## Exercise instructions
Quote only the lines from the top of the listing below down to and including the line with "60, slip: 0.2".

## Given data
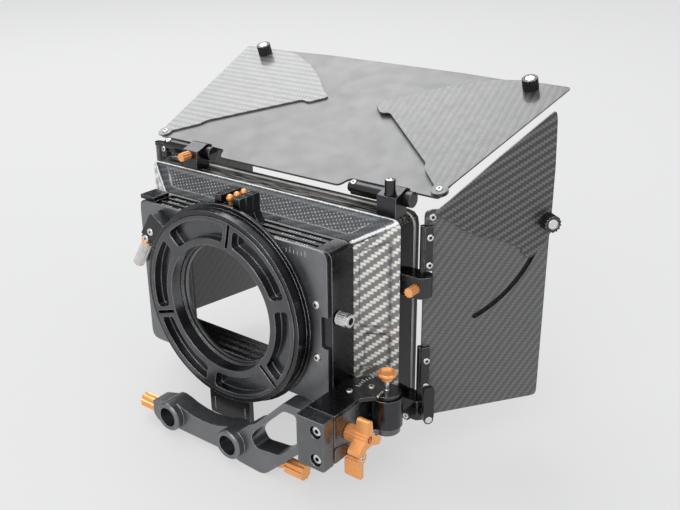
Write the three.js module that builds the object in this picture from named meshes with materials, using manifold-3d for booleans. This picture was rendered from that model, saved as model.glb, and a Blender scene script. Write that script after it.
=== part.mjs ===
import * as THREE from "three";
import { mergeVertices } from "three/addons/utils/BufferGeometryUtils.js";
import Module from "manifold-3d";

const wasm = await Module();
wasm.setup();

// Lengths are millimetres. +Z is up, +Y points away from the camera that carries the matte box, and +X is
// to the right of someone standing behind it. The origin lies midway between the two support rods, on the
// flat rear face of the web that joins them.

// Clearance between pieces that move past each other or are cut round one another.
const gap = 0.3;
// How far a cutter runs past the faces it opens.
const overrun = 4;
// Vertices closer than this are one vertex.
const weld = 0.0001;

// Facets of round forms.
const facets = { fine: 60, round: 28, small: 16, corner: 3, flute: 4, pocket: 4 };
// The most of an edge that one rounded corner may take up.
const cornerShare = 0.45;

// Two support rods of the standard light rod system.
const rods = { diameter: 15, spacing: 60, slip: 0.2 };

// Rod clamp: web, two collars, the clamping ear on the left and the arm that climbs to the right.
const bracket = {
  depth: 14,
  collarProud: 6,
  collarWall: 3.6,
  drop: 10.9,
  saddleRise: 5.4,
  saddleEndRise: 10.2,
  saddleInset: 5,
  earDip: 2,
  earReach: 21.5,
  earRise: 4.2,
  earDrop: 11.8,
  earCorner: 4.5,
  armClearance: 4,
  armRise: 49.3,
  cornerRadius: 3,
  collarChamfer: 1,
};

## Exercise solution
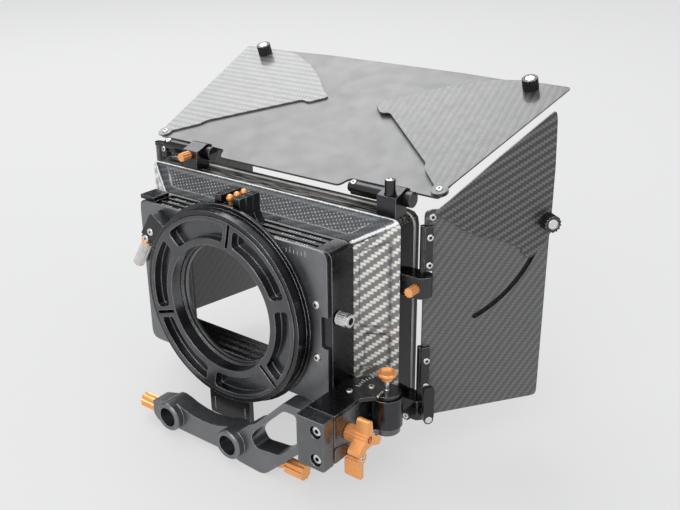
Write the three.js module that builds the object in this picture from named meshes with materials, using manifold-3d for booleans. This picture was rendered from that model, saved as model.glb, and a Blender scene script. Write that script after it.
=== part.mjs ===
import * as THREE from "three";
import { mergeVertices } from "three/addons/utils/BufferGeometryUtils.js";
import Module from "manifold-3d";

const wasm = await Module();
wasm.setup();

// Lengths are millimetres. +Z is up, +Y points away from the camera that carries the matte box, and +X is
// to the right of someone standing behind it. The origin lies midway between the two support rods, on the
// flat rear face of the web that joins them.

// Clearance between pieces that move past each other or are cut round one another.
const gap = 0.3;
// How far a cutter runs past the faces it opens.
const overrun = 4;
// Vertices closer than this are one vertex.
const weld = 0.0001;

// Facets of round forms.
const facets = { fine: 60, round: 28, small: 16, corner: 3, flute: 4, pocket: 4 };
// The most of an edge that one rounded corner may take up.
const cornerShare = 0.45;

// Two support rods of the standard light rod system.
const rods = { diameter: 15, spacing: 60, slip: 0.2 };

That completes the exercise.